Corps désirable
Corps désirable, Hubert Haddad, Zulma, 2015.....
Cédric est le fils du richissime homme d'affaire Morice Allyn-Weberson. Il est journaliste et très engagé contre les trusts pharmaceutiques et la finance, c'est à dire tout ce que représente son père. Il publie sous un pseudonyme, Cédric Erg et est la cible de certains groupes qui voient en lui un empêcheur de faire des affaires. Cédric est très amoureux de Lorna, très belle grand reporter ; ils vivent une histoire intense, passionnelle. Un jour, il est victime d'un accident qui le laisse cloué sur un lit d'hôpital.
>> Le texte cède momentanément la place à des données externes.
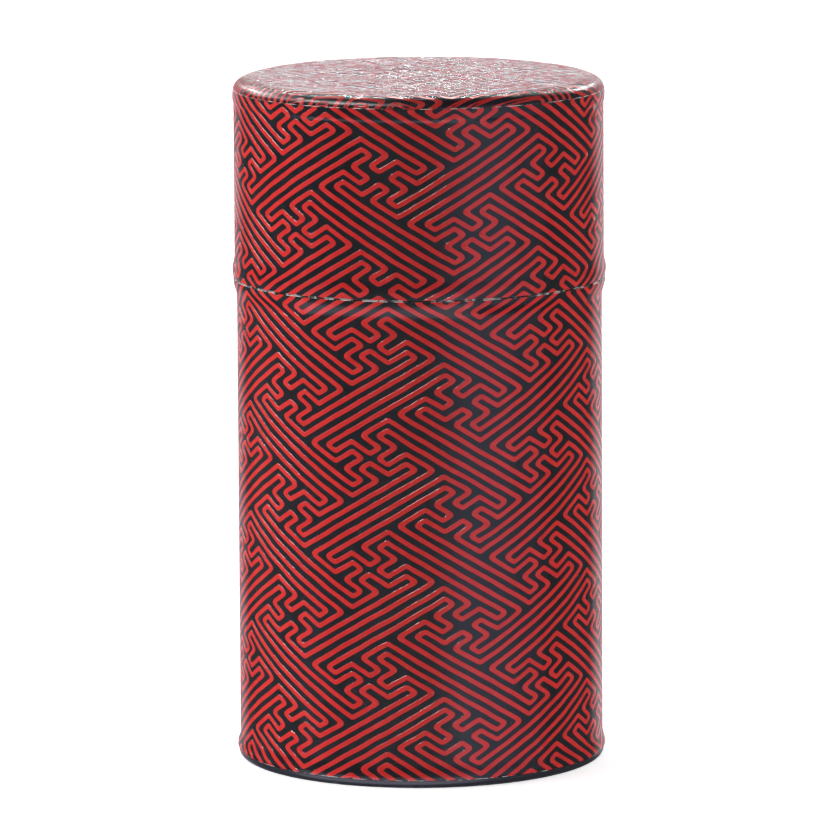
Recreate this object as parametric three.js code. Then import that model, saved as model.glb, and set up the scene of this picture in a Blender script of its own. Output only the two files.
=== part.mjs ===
import * as THREE from 'three';

// A tea caddy of papered tinplate, in millimetres. It stands on z = 0 and is turned about +Z.
// Every piece is a round sheet: an outline (radius, height) of its outer side, with its
// thickness laid on the inner side, or on the upper side where the sheet lies flat.

// Driving dimensions
const overallHeight = 148;
const bodyWallRadius = 39.3; // over the paper
const capWallRadius = 39.75; // over the paper
const rimHeight = 104.8; // top of the canister's tin tube
const neckTopHeight = 133.7;
const panDepth = 8.1; // how far the inner lid's floor hangs below its flange

// Sheet thicknesses and the gaps between sheets
const paper = 0.18;
const glue = 0.03;
const tin = 0.28;
const slidingGap = 0.17; // between the neck and the cap's tube
const plugGap = 0.1; // between the inner lid's wall and the neck's lip
const seatGap = 0.05; // under a piece that rests on another
const covering = paper + glue;

// Canister: the flared rim at the top and the bead at the foot
const rimFlare = 0.73;
const rimFlareHeight = 3.8;
const rimLandHeight = 0.5; // the upright edge above the flare
const footBead = 0.58;
const footBeadCrest = 2.4;
const footBeadHeight = 3;
const paperCutHeight = 1.85;
const bodyRimRadius = bodyWallRadius + rimFlare;
const rimLandBottom = rimHeight - rimLandHeight;
const footCrestRadius = bodyWallRadius + footBead;
const bodyTinRadius = bodyWallRadius - covering;

// Base plate
const baseFloorHeight = 2.6;
const baseRingInner = bodyWallRadius - 1.7;
const baseRingOuter = bodyWallRadius - 0.7;

// Cap: the swollen mouth, the lap of the two papers and the rounded shoulder
const mouthHeight = 104.9;
const mouthBead = 0.47;
const mouthBeadCrest = mouthHeight + 1.5;
const mouthBeadHeight = 3.2;
const mouthRadius = capWallRadius + 0.28;
const paperInset = 0.1; // how far a paper's edge stops short of the tin's
const seamHeight = 145.6;
const lapHeight = 2.2; // how far the top paper runs down under the side paper
const shoulderWidth = 4.3;
const capTinRadius = capWallRadius - covering;
const capTubeTop = 144.4;

// Neck sleeve
const neckBottomHeight = 84;
const neckOuterRadius = capTinRadius - tin - slidingGap;
const neckFitRadius = bodyTinRadius - tin - 0.09; // where it is gripped inside the canister
const neckStepHeight = 2; // where it steps out from the canister's bore to the cap's
const lipWidth = 0.6;

// Inner lid
const flangeHeight = neckTopHeight + seatGap;
const panFloorHeight = flangeHeight - panDepth;
const panWallRadius = neckOuterRadius - lipWidth - plugGap;
const bossHeight = 0.8;
const bossRadius = 7.5;
const beadRadius = 26.5; // the stiffening bead pressed in the floor
const beadWidth = 3;
const beadHeight = 0.9;
const rivetHole = 1.6;
const knobRadius = 8.2;
const knobHeight = 10.8;
const rivetDepth = 5.75; // how far the shank stands in the knob
const rivetHeadRadius = 3.2;

const turns = 48; // flats round the circle

const materials = {
  washi: { color: 0x24242b, roughness: 0.45, metalness: 0 },
  tinplate: { color: 0xc8cacd, roughness: 0.3, metalness: 1 },
  lacquer: { color: 0x15161a, roughness: 0.35, metalness: 0 },
};

// Points that ease smoothly from one radius to another as the height climbs evenly.
function eased(fromRadius, fromHeight, toRadius, toHeight, steps) {
  return Array.from({ length: steps + 1 }, (_, i) => {
    const share = i / steps;
    const ease = (1 - Math.cos(Math.PI * share)) / 2;
    return [fromRadius + (toRadius - fromRadius) * ease, fromHeight + (toHeight - fromHeight) * share];
  });
}

// A quarter of an ellipse that starts upright at its widest and ends level at its top.
function shoulder(outerRadius, fromHeight, width, rise, steps) {
  return Array.from({ length: steps + 1 }, (_, i) => {
    const angle = (Math.PI / 2) * (i / steps);
    return [outerRadius - width * (1 - Math.cos(angle)), fromHeight + rise * Math.sin(angle)];
  });
}

// Moves an outline sideways to its left, with mitred corners. A point on the axis stays on it.
function shifted(outline, distance) {
  const normals = outline.slice(1).map(([r, z], i) => {
    const [r0, z0] = outline[i];
    const length = Math.hypot(r - r0, z - z0);
    return [-(z - z0) / length, (r - r0) / length];
  });
  return outline.map(([r, z], i) => {
    const before = normals[Math.max(i - 1, 0)];
    const after = normals[Math.min(i, normals.length - 1)];
    const scale = distance / (1 + before[0] * after[0] + before[1] * after[1]);
    const shiftedRadius = r === 0 ? 0 : r + (before[0] + after[0]) * scale;
    return [shiftedRadius, z + (before[1] + after[1]) * scale];
  });
}

// Turns a closed outline about the axis.
function turned(name, outline, material) {
  const points = outline.map(([r, z]) => new THREE.Vector2(r, z));
  const geometry = new THREE.LatheGeometry(points, turns);
  geometry.rotateX(Math.PI / 2);
  const mesh = new THREE.Mesh(geometry, new THREE.MeshStandardMaterial(materials[material]));
  mesh.name = name;
  return mesh;
}

// Turns a sheet of even thickness. Its loop starts and ends on the axis if the sheet reaches it.
function sheet(name, outline, thickness, material) {
  const inner = shifted(outline, thickness).reverse();
  const endsOnAxis = inner[0][0] === 0;
  const startsOnAxis = outline[0][0] === 0;
  const loop = endsOnAxis ? [...inner, ...outline] : [...outline, ...inner];
  if (!endsOnAxis && !startsOnAxis) loop.push(outline[0]);
  return turned(name, loop, material);
}

function bodyShell() {
  const crest = footCrestRadius - covering;
  return sheet('body_shell', [
    [baseRingOuter + 0.25, 1],
    [baseRingOuter + 0.45, 1.45],
    [baseRingOuter + 0.8, 1.9],
    ...eased(crest, footBeadCrest, bodyTinRadius, footBeadCrest + footBeadHeight, 3),
    ...eased(bodyTinRadius, rimLandBottom - rimFlareHeight, bodyRimRadius - covering, rimLandBottom, 3),
    [bodyRimRadius - covering, rimHeight],
  ], tin, 'tinplate');
}

function bodyPaper() {
  return sheet('body_paper', [
    [footCrestRadius - paperInset, paperCutHeight],
    ...eased(footCrestRadius, footBeadCrest, bodyWallRadius, footBeadCrest + footBeadHeight, 3),
    ...eased(bodyWallRadius, rimLandBottom - rimFlareHeight, bodyRimRadius, rimLandBottom, 3),
    [bodyRimRadius, rimHeight - paperInset],
  ], paper, 'washi');
}

// The floor is raised, and the edge runs down into a standing ring and up round the foot.
function basePlate() {
  return sheet('base_plate', [
    [0, baseFloorHeight],
    [baseRingInner - 1.1, baseFloorHeight],
    [baseRingInner - 0.5, baseFloorHeight - 0.5],
    [baseRingInner - 0.4, 0.4],
    [baseRingInner, 0],
    [baseRingOuter, 0],
    [baseRingOuter + 0.6, 0.35],
    [baseRingOuter + 1, 0.95],
    [baseRingOuter + 1.12, 1.7],
  ], tin, 'lacquer');
}

function neckSleeve() {
  return sheet('neck_sleeve', [
    [neckFitRadius, neckBottomHeight],
    [neckFitRadius, rimHeight + 0.8 - neckStepHeight],
    [neckOuterRadius, rimHeight + 0.8],
    [neckOuterRadius, neckTopHeight - 0.5],
    [neckOuterRadius - 0.18, neckTopHeight - 0.1],
    [neckOuterRadius - lipWidth, neckTopHeight],
  ], tin, 'tinplate');
}

function capShell() {
  const crest = capTinRadius + mouthBead;
  return sheet('cap_shell', [
    [mouthRadius - covering, mouthHeight],
    ...eased(crest, mouthBeadCrest, capTinRadius, mouthBeadCrest + mouthBeadHeight, 3),
    [capTinRadius, capTubeTop],
  ], tin, 'tinplate');
}

function capSidePaper() {
  const crest = capWallRadius + mouthBead;
  const lapBottom = seamHeight - lapHeight;
  return sheet('cap_side_paper', [
    [mouthRadius, mouthHeight + paperInset],
    ...eased(crest, mouthBeadCrest, capWallRadius, mouthBeadCrest + mouthBeadHeight, 3),
    ...eased(capWallRadius, lapBottom - 1, capWallRadius + covering, lapBottom, 2),
    [capWallRadius + covering, seamHeight - paperInset],
  ], paper, 'washi');
}

// The skirt drops inside the cap's tube, and steps out above it to the shoulder.
function capTopPlate() {
  const skirtRadius = capTinRadius - tin - seatGap;
  const rise = overallHeight - covering - seamHeight;
  return sheet('cap_top_plate', [
    [skirtRadius, capTubeTop - 4],
    [skirtRadius, capTubeTop + 0.2],
    [capTinRadius - 0.05, seamHeight - 0.2],
    ...shoulder(capTinRadius, seamHeight, shoulderWidth - covering, rise, 4),
    [0, overallHeight - covering],
  ], tin, 'tinplate');
}

function capTopPaper() {
  return sheet('cap_top_paper', [
    [capWallRadius, seamHeight - lapHeight + 0.2],
    ...shoulder(capWallRadius, seamHeight, shoulderWidth, overallHeight - seamHeight, 4),
    [0, overallHeight],
  ], paper, 'washi');
}

// A pressed dish: a raised boss for the knob, a stiffening bead, the plug wall and the flange.
function innerLidPan() {
  const floor = panFloorHeight;
  return sheet('inner_lid_pan', [
    [rivetHole, floor + bossHeight],
    [bossRadius, floor + bossHeight],
    [bossRadius + 1.5, floor],
    [beadRadius - beadWidth / 2, floor],
    [beadRadius, floor + beadHeight],
    [beadRadius + beadWidth / 2, floor],
    [panWallRadius - 2.1, floor],
    [panWallRadius - 0.5, floor + 0.7],
    [panWallRadius, floor + 2.3],
    [panWallRadius, flangeHeight],
    [neckOuterRadius - 0.05, flangeHeight],
  ], tin, 'tinplate');
}

function innerLidKnob() {
  const foot = panFloorHeight + bossHeight + tin + seatGap;
  const top = foot + knobHeight;
  const boreTop = foot + rivetDepth;
  return turned('inner_lid_knob', [
    [0, boreTop],
    [rivetHole - 0.05, boreTop],
    [rivetHole - 0.05, foot],
    [4.4, foot],
    [4.4, foot + 0.8],
    [3.3, foot + 2.8],
    [3.6, foot + 4.8],
    [knobRadius - 0.6, top - 3.9],
    [knobRadius, top - 2.7],
    [knobRadius - 0.8, top - 1.3],
    [knobRadius - 3.7, top - 0.3],
    [0, top],
  ], 'tinplate');
}

function knobRivet() {
  const bossUnderside = panFloorHeight + bossHeight;
  const shankRadius = rivetHole - 0.1;
  const shankTop = bossUnderside + rivetDepth - seatGap;
  return turned('knob_rivet', [
    [0, bossUnderside - 0.98],
    [rivetHeadRadius - 1.2, bossUnderside - 0.9],
    [rivetHeadRadius, bossUnderside - 0.4],
    [rivetHeadRadius, bossUnderside - seatGap],
    [shankRadius, bossUnderside - seatGap],
    [shankRadius, shankTop],
    [0, shankTop],
  ], 'tinplate');
}

const caddy = new THREE.Group();
caddy.name = 'tea_caddy';
caddy.add(
  bodyShell(),
  bodyPaper(),
  basePlate(),
  neckSleeve(),
  capShell(),
  capSidePaper(),
  capTopPlate(),
  capTopPaper(),
  innerLidPan(),
  innerLidKnob(),
  knobRivet(),
);

export default caddy;
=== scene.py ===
"""Looks of a papered tinplate tea caddy: printed key-fret paper over the canister and the cap."""

import math

import bmesh
import bpy
from mathutils import Euler, Matrix, Vector, noise


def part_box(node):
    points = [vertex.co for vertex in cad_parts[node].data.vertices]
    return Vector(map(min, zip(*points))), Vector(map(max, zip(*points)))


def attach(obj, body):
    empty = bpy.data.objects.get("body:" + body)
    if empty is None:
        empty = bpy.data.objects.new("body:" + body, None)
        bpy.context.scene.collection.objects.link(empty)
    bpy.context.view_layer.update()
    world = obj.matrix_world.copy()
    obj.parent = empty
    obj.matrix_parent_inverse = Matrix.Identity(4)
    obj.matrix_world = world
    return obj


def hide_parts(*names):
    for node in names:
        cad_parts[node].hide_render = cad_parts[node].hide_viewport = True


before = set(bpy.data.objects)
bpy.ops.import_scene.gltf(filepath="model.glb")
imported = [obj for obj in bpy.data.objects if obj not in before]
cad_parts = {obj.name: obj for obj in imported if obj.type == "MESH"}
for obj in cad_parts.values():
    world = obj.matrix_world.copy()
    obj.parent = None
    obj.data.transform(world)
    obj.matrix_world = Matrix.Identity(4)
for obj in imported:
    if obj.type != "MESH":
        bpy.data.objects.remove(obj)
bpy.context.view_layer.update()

MM = 0.001
TURNS = 256  # columns round a turned piece


def extent(node):
    """A CAD node's widest radius, its bottom and its top, in millimetres."""
    low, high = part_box(node)
    return high.x / MM, low.z / MM, high.z / MM


# Sizes in millimetres. The sheets' thicknesses and small forms are the CAD part's.
PAPER = 0.18
GLUE = 0.03
COVERING = PAPER + GLUE
TIN = 0.28
RIM_FLARE = 0.73
FOOT_BEAD = 0.58
MOUTH_BEAD = 0.47
PAPER_INSET = 0.1
SHOULDER_WIDTH = 4.3
BEAD_CREST = 2.4  # heights of the foot bead's widest ring and of its upper end
BEAD_END = 5.4
FLARE_LENGTH = 4.3  # the rim flares over this length and ends in a straight lip
LIP_LENGTH = 0.5
MOUTH_EDGE = 0.28  # how far the cap's mouth stands out at its cut edge
MOUTH_CREST = 1.5  # above the cut edge, the mouth bead's widest ring and its upper end
MOUTH_END = 4.7
SEAT = 0.05  # clearance between sheets of tin that rest on each other
CAP_WALL, TOP_PAPER_FOOT, HEIGHT = extent("cap_top_paper")
BODY_RIM, PAPER_FOOT, PAPER_TOP = extent("body_paper")
BODY_WALL = BODY_RIM - RIM_FLARE
RIM_TOP = extent("body_shell")[2]
_, MOUTH, CAP_TUBE_TOP = extent("cap_shell")
SEAM = extent("cap_side_paper")[2] + PAPER_INSET
PLATE_FOOT = extent("cap_top_plate")[1]
NECK_OUTER, NECK_FOOT, NECK_TOP = extent("neck_sleeve")
FLANGE = NECK_TOP + SEAT
PAN_FLOOR = extent("inner_lid_pan")[1]
CAP_TIN = CAP_WALL - COVERING
BODY_TIN = BODY_WALL - COVERING
NECK_FIT = BODY_TIN - TIN - 0.09  # radius of the neck inside the canister
PAN_WALL = NECK_OUTER - 0.7

# The key fret: crosses stand on a lattice of slanted squares, each CELLS pitches apart, and
# every other one is mirrored. Lines run in the pitch grid, which is sheared into diamonds.
CELLS = 10
INK = 1.03  # width of a printed line
INK_HEIGHT = 0.045
INK_ROOT = -0.02  # its sides start this far under the paper's face
INK_BEVEL = 0.07
INK_STEP = 1.3  # longest straight piece of a line, so that it can bend with the sheet
MERGE = 0.004  # ends of lines that are this close are one point
LINE_LEVELS = (1.55, 2.45, 3.45, 4.45)  # in pitches from a cross's centre
OPEN_CROSS = 0.56  # half the gap across a cross, in pitches
TIGHT_CROSS = 0.42
OUTER_ROUND = 1.1  # radius outside a bend of a line
INNER_ROUND = 0.5
REPEAT = (39.6, 23.97)  # width and height of one repeat
WANDER = ((4.5, 0.13), (1.7, 0.05))  # length and reach of a hand-cut line's drifts


# ---------------------------------------------------------------- outlines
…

Sa seule chance de pouvoir continuer sa vie est de se faire greffer un nouveau corps, car cette technique est presque au point, un médecin italien la maîtrise, mais pas encore sur des humains. Cédric sera donc le premier, sa tête sera greffée sur le corps d'un donneur cliniquement mort dont personne ne sait rien.
Que voilà un roman formidable, à la fois classique : une histoire d'amour, de passion et un homme qui ne veut pas perdre la femme qu'il aime et en même temps, résolument moderne : la greffe de corps et les questions éthiques, humaines et morales qu'elle pose. Pendant la première partie du roman, j'hésitais entre la fascination pour l'exploit d'une telle opération et la peur qu'elle se réalise vraiment un jour. Un véritable malaise naît de la lecture, et franchement, un livre qui bouscule, c'est excitant.
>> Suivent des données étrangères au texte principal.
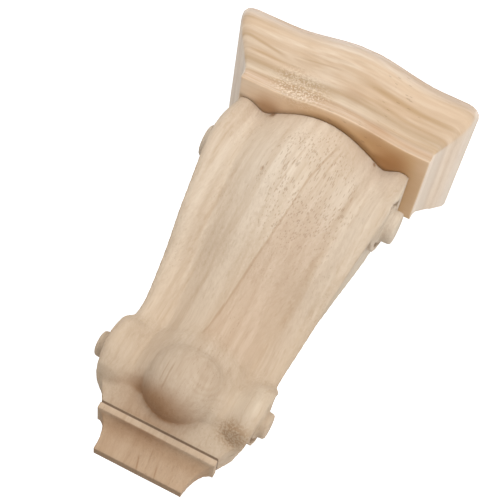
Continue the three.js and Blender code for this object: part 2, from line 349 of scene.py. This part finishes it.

Imaginez un roman classique d'un homme qui se pose des questions sur le sens de sa vie, qui aime profondément une femme qui veut le quitter, qui est donc prêt à tout pour la garder, qui veut continuer à se battre pour ses idées ; bon, on en a lus, ils sont parfois très bien et d'autres fois moins. Maintenant, prenez tout cela -mais un bon roman déjà- et ajoutez-y cette greffe de corps et donc les questions d'identité, du désir, de la jalousie (est-ce lui, Cédric, qui fait l'amour à Lorna ou l'autre, surtout lorsqu'elle ne regarde pas son visage ?), ... Toutes ces questions sont amplifiées par cette double identité au sein d'un même individu. Est-ce le cerveau qui a la mémoire du passé ou est-ce le corps ? Les informations passent-elles nécessairement du cerveau vers le corps, en descendant donc, ou bien, peuvent-elles remonter ? Si oui, quels sont les souvenirs, les réflexes, les apprentissages ou les choses innées qui sont de Cédric ou du donneur de corps ? Finalement, le nouveau Cédric Erg est-il le même qu'avant ou un mélange entre lui et le donneur de corps ? Et qui est ce donneur ?
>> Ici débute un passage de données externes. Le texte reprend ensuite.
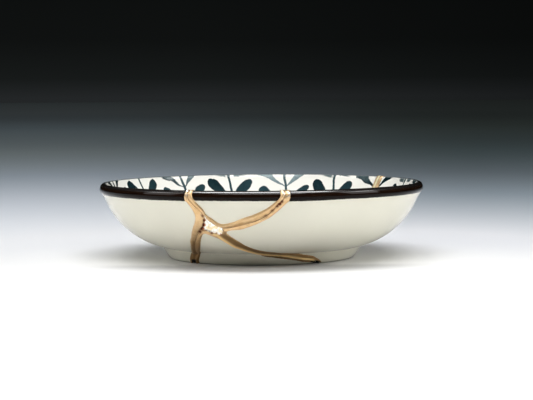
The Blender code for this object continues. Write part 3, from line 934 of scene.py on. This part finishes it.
def mark_group(name, leaf):
    """A brush mark: a leaf with a round head and a long tail, or a band that thins to its tail."""
    group = bpy.data.node_groups.new(name, "ShaderNodeTree")
    for sockets, way in ((MARK_INPUTS, "INPUT"), (MARK_OUTPUTS, "OUTPUT")):
        for socket in sockets:
            group.interface.new_socket(socket, in_out=way, socket_type="NodeSocketFloat")
    make = Maker(group)
    entry, leave = group.nodes.new("NodeGroupInput"), group.nodes.new("NodeGroupOutput")
    (across, down, head_x, head_y, tail_x, tail_y, head_radius, tail_radius, bend,
     softness) = [Value(make, socket) for socket in entry.outputs[:len(MARK_INPUTS)]]
    run_x, run_y = tail_x - head_x, tail_y - head_y
    px, py = across - head_x, down - head_y
    length = (run_x * run_x + run_y * run_y).sqrt()
    reach = (px * run_x + py * run_y) / length
    share = (reach / length).clamp()
    aside = (px * run_y - py * run_x) / length
    bent = aside - bend * share * (1.0 - share) * 4.0
    beyond = reach - share * length
    if leaf:
        head = 1.0 - (share / LEAF_WIDEST).clamp()
        tail = ((share - LEAF_WIDEST) / (1.0 - LEAF_WIDEST)).clamp()
        swell = (1.0 - head * head * head).sqrt() * (1.0 - make.math("POWER", tail, LEAF_TAPER))
        radius = head_radius * swell + tail_radius * tail
    else:
        radius = head_radius + (tail_radius - head_radius) * make.math("POWER", share, STROKE_TAPER)
    gap = (bent * bent + beyond * beyond).sqrt() - radius
    make.feed(leave.inputs["mask"], (0.5 - gap / (softness * 2.0)).clamp())
    make.feed(leave.inputs["along"], share)
    make.feed(leave.inputs["side"], bent / (radius + 0.05))
    return group


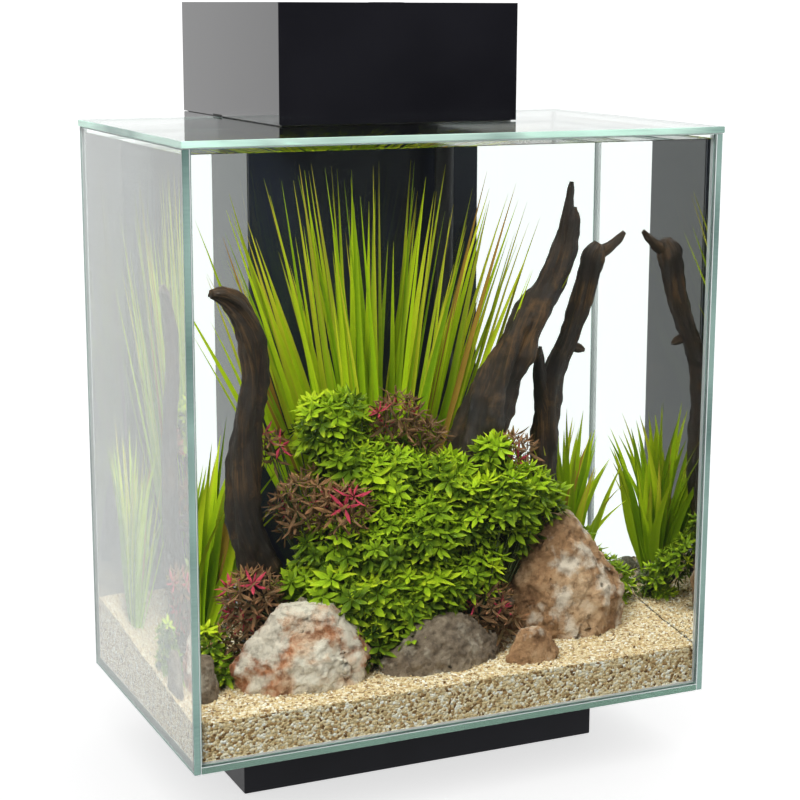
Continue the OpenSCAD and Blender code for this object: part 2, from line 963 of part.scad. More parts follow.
base_mat();
plinth();
tank_pad();
bottom_pane();
front_pane();
back_pane();
left_pane();
right_pane();
glass_top();
silicone_seams();
back_panel();
hood_frame();
hood_shell();
hinge_pins();
hood_bumpers();
touch_pad();
lamp_housing();
lamp_brackets();
lamp_screws();
led_board();
leds();
lamp_lens();
rear_cover();
cable_grommet();
filter_case();
filter_lid();
media_basket();
foam_block();
carbon_bag();
ceramic_rings();
intake_tube();
flow_lever();
strainer();
intake_sponge();
motor_housing();
impeller();
impeller_shaft();
gravel_bed();
rock_left();
rock_middle();
rock_right();
rock_small_right();
rock_small_left();
pebbles();
driftwood_left();
driftwood_tall();
driftwood_forked();
tall_grass();
grass_right();
grass_left();
leafy_bush();
leafy_bush_right();
sprigs();
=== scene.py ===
"""A planted glass aquarium on a low plinth, with its lamp hood, filter column and filter.

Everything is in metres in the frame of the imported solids. Hard parts are copies of their solids
with rounded edges, and the planting, stones, wood, gravel and water are modelled here.
"""
import logging
import math
import random
from dataclasses import dataclass, field
from enum import Enum

import bpy
from mathutils import Matrix, Vector, noise


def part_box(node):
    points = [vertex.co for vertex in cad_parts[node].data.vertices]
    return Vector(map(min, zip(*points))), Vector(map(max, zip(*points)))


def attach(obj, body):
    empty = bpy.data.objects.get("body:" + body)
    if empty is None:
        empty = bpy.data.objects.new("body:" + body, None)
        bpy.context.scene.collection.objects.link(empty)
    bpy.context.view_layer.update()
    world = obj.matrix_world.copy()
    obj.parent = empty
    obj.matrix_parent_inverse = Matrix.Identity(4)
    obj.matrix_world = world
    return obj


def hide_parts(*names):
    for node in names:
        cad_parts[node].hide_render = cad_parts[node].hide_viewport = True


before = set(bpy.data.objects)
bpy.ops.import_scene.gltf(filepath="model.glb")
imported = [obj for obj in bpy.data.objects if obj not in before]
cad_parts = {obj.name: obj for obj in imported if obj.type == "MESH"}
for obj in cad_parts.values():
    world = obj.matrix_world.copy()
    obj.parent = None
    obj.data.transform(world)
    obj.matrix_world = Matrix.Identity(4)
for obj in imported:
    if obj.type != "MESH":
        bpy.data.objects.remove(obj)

LOG = logging.getLogger("aquarium")
MM = 0.001
UP = Vector((0, 0, 1))
Colour = tuple[float, float, float]
Place = tuple[float, float, float]
Socket = bpy.types.NodeSocket
Piece = bpy.types.Object


# ------------------------------------------------------------------ modelling helpers


def mm(*values: float) -> tuple[float, ...]:
    """Turn millimetres into metres."""
    return tuple(value * MM for value in values)


def select_only(*pieces: Piece) -> None:
    """Leave just these pieces selected, the last one active."""
    bpy.ops.object.select_all(action="DESELECT")
    for piece in pieces:
        piece.select_set(True)
        bpy.context.view_layer.objects.active = piece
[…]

Autant d'interrogations auxquelles Hubert Haddad répond ou tente de répondre dans une belle langue, comme d'habitude chez lui, absolument pas alambiquée ou artificielle ; elle est magnifique, parfois poétique -le chapitre où Cédric découvre son nouveau corps (p.103/107) est d'une grande beauté- qui use de mots savants -parfois médicaux, mais point trop, l'écueil est largement franchissable- ou de mots tombés en désuétude que l'auteur réhabilite avec talent et plaisir pour le lecteur. Les chapitres sont courts, rapides, ce qui donne à cet ouvrage un rythme de roman à suspense dont il a la densité et la force de vouloir absolument le finir vite pour connaître le fin mot de l'histoire.
Dans un thème ressemblant, n'hésitez pas à vous procurer et à lire, l'excellent roman de Roque Larraquy publié chez Christophe Lucquin, La Madrivore.